At the fifth edition of the China International Import Expo held last year, $73.52 billion worth of tentative deals were reached for one-year purchases of goods and services, up 3.9 percent yearly.
From 2020 to 2022, China has rolled out a series of policies to unleash trade vitality and bolster foreign trade. Specifically, authorities have sought to ramp up financial and fiscal support to foreign trade firms, increase export tax rebates, explore new markets, stabilize industry chains and smoothen logistics.
And all those packages of measures have yielded inspiring results. China's annual foreign trade hit a record high again in 2022, as total goods trade reached 42.07 trillion yuan ($6.23 trillion), up 7.7 percent yearly, topping the world for six consecutive years.
China has become a significant trading partner for more than 140 countries and regions. In particular, its imports and exports with ASEAN, the EU and the United States gained 15 percent, 5.6 percent and 3.7 percent, respectively, in 2022. Trade with Belt and Road countries climbed 19.4 percent to account for 32.9 percent of its total foreign trade, while trade with other members of the Regional Comprehensive Economic Partnership rose 7.5 percent.
"China's drive towards common prosperity will hold valuable lessons not only for developing countries but for developed countries too," said Keith Bennett, a long-term China specialist and vice chair of Britain's 48 Group Club.
"China's stable economic development and wider opening-up are of great significance to the global economic recovery," said Wichai Kinchong Choi, senior vice-president of the leading Thai Kasikornbank.
Following a new round of policy shifts concerning COVID-19 prevention and control, Chinese society has been reinvigorated. During the three-day New Year holiday, the country recorded roughly 52.7 million domestic tourist visits, up 0.44 percent year-on-year. Tourism revenue generated over the holiday reached over 26.5 billion yuan ($3.9 billion), up 4 percent from the same period last year.
The following Spring Festival holiday has been even more encouraging. Official statistics showed about 308 million domestic trips were made in China during the holiday, up 23.1 percent year-on-year. The holiday box office sold more than 187.6 million tickets as of noon (1600 GMT) Friday, generating a whopping revenue of 6.76 billion yuan ($988 million).
A consumption recovery is also underway, with sales of food, beverages and clothing rising month-on-month in the first half of January at key retailers. Booking rates rebounded to over 80 percent in some hotels and bed-and-breakfasts in Shanghai and Yunnan, according to an analysis published by multinational financial services company Societe Generale on Thursday.
Such numbers and the assurance that China will pursue economic stability and expand domestic demand have given foreign investors and observers much confidence in the Chinese economy.

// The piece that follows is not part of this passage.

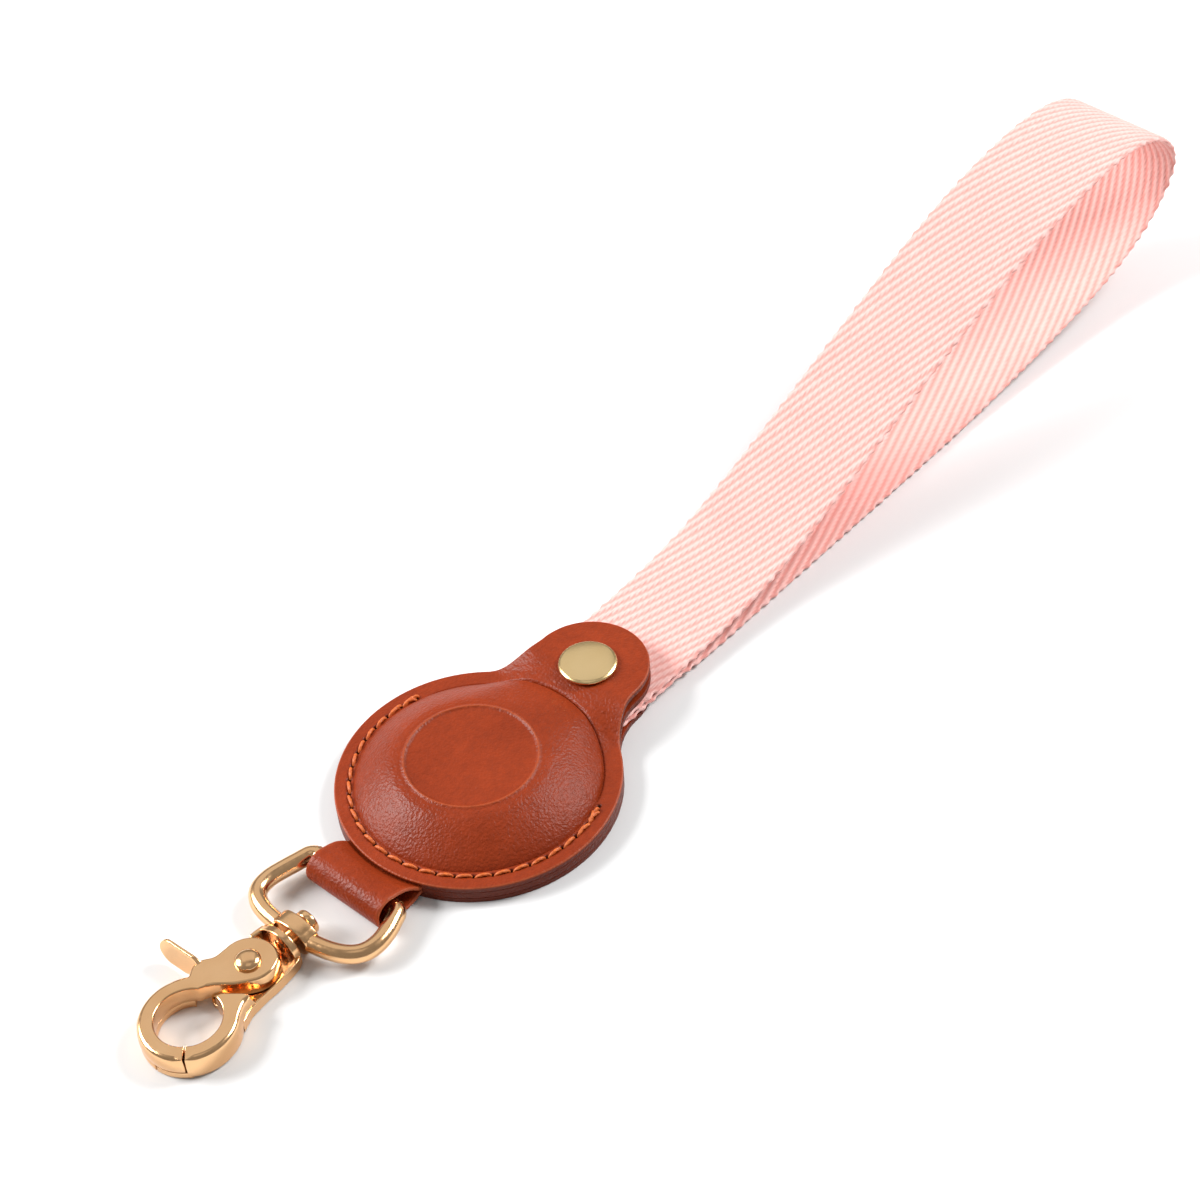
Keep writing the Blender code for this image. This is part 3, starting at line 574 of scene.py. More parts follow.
def half_width(x):
    """Half the width of the leather outline at each x, below zero outside it."""
    from_case = CASE_RADIUS + NECK_FILLET
    from_neck = NECK_RADIUS + NECK_FILLET
    span = NECK_CENTRE_X - CASE_CENTRE_X
    along = (from_case ** 2 - from_neck ** 2 + span ** 2) / (2 * span)
    fillet_x = CASE_CENTRE_X + along
    fillet_y = math.sqrt(from_case ** 2 - along ** 2)
    flare_start = CASE_CENTRE_X + along * CASE_RADIUS / from_case
    flare_end = NECK_CENTRE_X + (fillet_x - NECK_CENTRE_X) * NECK_RADIUS / from_neck
    disc = np.sqrt(np.maximum(0, CASE_RADIUS ** 2 - (x - CASE_CENTRE_X) ** 2))
    flare = fillet_y - np.sqrt(np.maximum(0, NECK_FILLET ** 2 - (x - fillet_x) ** 2))
    neck = np.sqrt(np.maximum(0, NECK_RADIUS ** 2 - (x - NECK_CENTRE_X) ** 2))
    width = np.where(x < flare_start, disc, np.where(x < flare_end, flare, neck))
    return np.where(x < NECK_CENTRE_X + NECK_RADIUS, width, -1.0)


def outline_radius(angles):
    """Distance from the case centre to the leather outline in each direction."""
    low = np.full(len(angles), CASE_RADIUS - 0.5)
    high = np.full(len(angles), NECK_CENTRE_X + NECK_RADIUS + 1.0)
    for _ in range(40):
        middle = (low + high) / 2
        x = CASE_CENTRE_X + middle * np.cos(angles)
        inside = np.abs(middle * np.sin(angles)) < half_width(x)
        low, high = np.where(inside, middle, low), np.where(inside, high, middle)
    return low


def case_outline(count):
    """The leather outline, its inward normals and its directions from the case centre."""
    angles = np.linspace(0, TURN, count, endpoint=False)
    radius = outline_radius(angles)
    outline = np.c_[CASE_CENTRE_X + radius * np.cos(angles), radius * np.sin(angles)]
    return angles, outline, outline_normals(outline)


def rim_level(x, y):
    """Top of the front leather round the dome, which lifts towards the pocket's mouth."""
    lift = (FLAP_ROOT_TOP - FRONT_TOP) * (1 - ease((np.abs(y) - 6.0) / 7.5))
    return FRONT_TOP + lift * ease((x - 3.0) / 14.0)


def front_level(x, y):
    """Top of the front leather outside the dome."""
    rim = rim_level(x, y)
    return rim + (FLAP_TOP - rim) * ease((x - FLAP_START_X) / FLAP_RISE)


def needle_pits(radius, angle, size):
    """1 at the middle of each needle hole, falling away over a given distance."""
    pits = np.zeros_like(angle)
    for hole in [*HOLES, SPARE_HOLE]:
        pits += np.exp(-((angle - hole) * SEAM_RADIUS / size) ** 2)
    return pits * np.exp(-((radius - SEAM_RADIUS) / size) ** 2)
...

Goldman Sachs and Morgan Stanley have raised China's GDP growth forecast for 2023 to more than 5 percent.
In recent decades, China has evolved into a global economic leader in consumption, trade and investment, according to a recent UBS report.
"As a result, the country has played a meaningful role as a global growth engine -- not only benefiting Chinese companies and its people, but many other developing and developed markets," it added.
"All fundamentals are in place" in China for continued economic growth over the next 20 years, BHP Group CEO Mike Henry said in late November, adding that "obviously, China is going to provide a bit of stability to global growth over the next year."
In 2023, China "can play a very important role in stimulating" global growth, said Hamid Rashid, chief of the Global Economic Monitoring Branch, Economic Analysis and Policy Division, UN Department of Economic and Social Affairs.
"We are very confident in the Chinese economy and the strength of the leadership and the government and the people of China," said Haitham Al Ghais, secretary general of the Organization of Petroleum Exporting Countries.